RE the Veghs. Stringplayer friends recommend them as you do, as the Ultimate. I haven't listened to them since the Tape Decade (1970s); my memory of them is of lovely but heavily slowed tempi. I just ordered the Music & Arts box, so that I can reappraise the ultimate.

I also anticipate hopefully a re-release of the Qtt Italianos, to further expand the menu toward infinity.

Post by tream August 16, 2005 (10 of 12)
Beagle said:

Dear brenda,
I've been thinking about infuriation and quartets all week. Someone mentioned The St Lawrence Qtt: A dozen or more years ago I attended an evening of their musicmaking, and I have been sputtering quietly with indignation ever since. The role played by the primarius struck me as overbearing grandstanding AND he stomped his foot like a squaredance caller (he alone was standing). The secondus quietly played second-fiddle to him, and the female violist and cellist looked miserable throughout. The music had the same imbalance as the showmanship on stage. It was not Haydn's 'dialogue of friends'.

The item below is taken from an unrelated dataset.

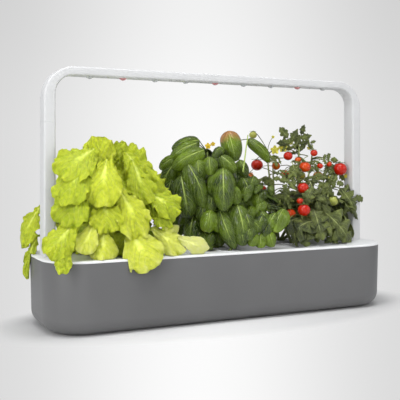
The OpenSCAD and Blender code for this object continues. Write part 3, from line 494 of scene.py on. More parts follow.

RE the Lindsays. I've thought hard about everyone's comments, and although I now feel a bit guilty, my pleasure in the Lindsays is not diminished.

RE the Veghs. Stringplayer friends recommend them as you do, as the Ultimate. I haven't listened to them since the Tape Decade (1970s); my memory of them is of lovely but heavily slowed tempi. I just ordered the Music & Arts box, so that I can reappraise the ultimate.

I also anticipate hopefully a re-release of the Qtt Italianos, to further expand the menu toward infinity.

Beagle, they seemed a lot more matched last Tuesday evening -all were seated, by the way, and they felt like a group of equals. I don't know if it was the heat (rather warm evening) or something else but they had serious intonation issues during Opus 127. We could hear them tuning right before they came on stage for Op. 131, and they played that in tune, so apparently they were aware of their problems during the first half.

One more thing on the "Muss es sein, es muss sein" quote - according to one of the Fanfare reviewers, this was an inside joke in the Beethoven household, referring to the housekeeper's habit of overstarching his shirts.